My theory is that Venezuela has outsourced their intelligence networks, and "hired" the Cubans.
Fidel has a long history of messing with South American governments, specially the ones allied with the U.S. Chavez has been subsidizing him lately with a couple of billions of dollars a year in oil, so he might be flexing his muscles again. There are an estimated 50,000 Cubans in Venezuela, and odds are some of them are intel agents.
So how much of this meddling in Bolivia is Fidel's doing? I am not sure, we have to factor in how much it could annoy Brazil - the "quiet" (for now) giant in the area - and a country which is a trade partner to Cuba.
Fidel is also too much of a control freak; he needs a Marxist-Leninist base to stamp his imprint on it. Bolivia's chaotic New-Left - with all of its Andean babble - would not suit his tastes. Makes me wonder if he is in the drivers seat on this one, or is letting Chavez play lead, while he supplies the instruments.
As for Chavez, he has all the motivation in the world to destabilize Bolivia. Why? First because its fun. Helping overthrow a pro-U.S. government like Sanchez De Lozada's creates headaches for the U.S. and it comes cheap. It has the added benefit of messing with neighbors like Peru and Colombia, who are scared of this type of instability. Plus, the Colonel gets "evidence" for all the B.S. he talks about the failure of neo-liberalism - the big Chavez bogeyman. And it also plays to his messianic fantasies of being the new Bolivar, liberating South America from foreign intervention, and installing himself as the South American leader. From a purely strategic sense, it also constitutes a pro-Venezuela territory right smack in the middle of the continent, giving an outlet to Argentina, Paraguay, Brazil, Peru, and Chile. A cynic might also say that by destabilizing Bolivia, it freezes the natural gas production of the nation with the second largest reserves in South America, that would benefit the country with the largest Venezuela.
Venezuela Policy Re-Apprised
A second defense official suggested Washington also has reappraised the challenge posed by Venezuelan President Hugo Chavez, a leftist populist who has gained clout from soaring oil income since surviving a referendum on his rule a year ago.
"A guy who seemed like a comical figure a year ago is turning into a real strategic menace," the official said, also speaking on condition he not be identified.
Washington initially took a wait-and-see approach after Chavez won a referendum on his rule last year, the official said.
"But then we saw within a period of months that he began moving out very aggressively, both internally and externally," he said.

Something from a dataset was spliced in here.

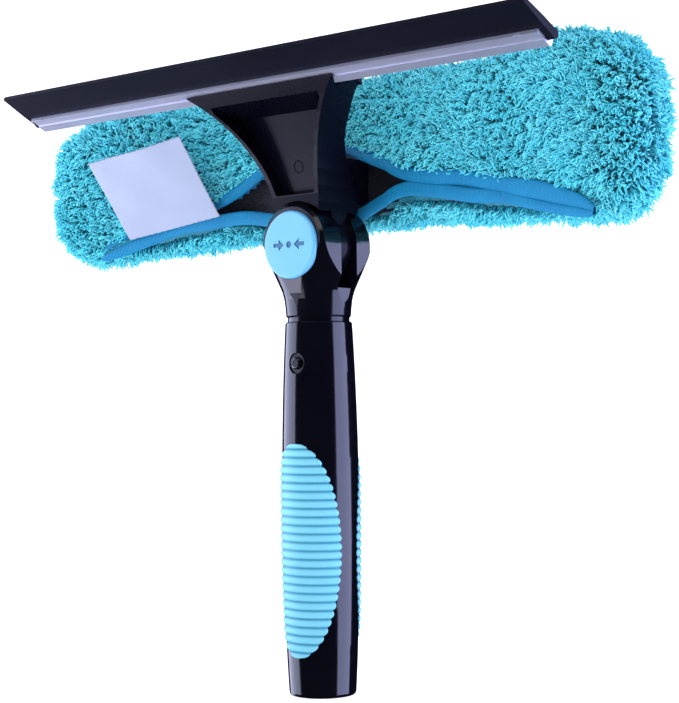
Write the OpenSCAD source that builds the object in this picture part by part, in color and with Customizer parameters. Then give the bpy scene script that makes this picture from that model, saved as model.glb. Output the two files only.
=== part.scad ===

"We see him trying to strangle pluralistic institutions of the country at home and then abroad, we see him moving aggressively in Bolivia, other places, with the Cubans," he said.
What is Hugo Problem???
Here is the issue withy Chavez, all his saber-rattling was bound to have an effect. No doubt the third world groupies will blame the U.S. for the crisis, but the bottom line is that the Bush administration has cut Chavez a lot of slack, rightfully so in my opinion. Basically, they let him run his mouth against Bush, and let him try to influence his neighbors, in return they bought his oil. HE PROVOKED THEM, by making all sorts of threats, buying weapons, bringing in Cuban advisors, and kicking out the DEA. The days of Social Democrats overthrown in U.S.-inspired coups in South America is over, and Chavez had enough room to be annoying so long as hge stayed in his playbox and wasn't too overt about things. At this stage, the U.S. reaction comes because Chavez basically asked for it.
It would not surprise me if this has the tacit agreement of not only Colombia and Paraguay, but of Brazil, which is extremely concerned with Chavez' activities. Chavez is projecting his power in South America, taking advantage of the vacuum that resulted when the U.S. got into the Iraq disaster. The resulting balance of power in the region is skewed towards Venezuela, it is time for someone to smack him down to size a little, and put the brakes on him.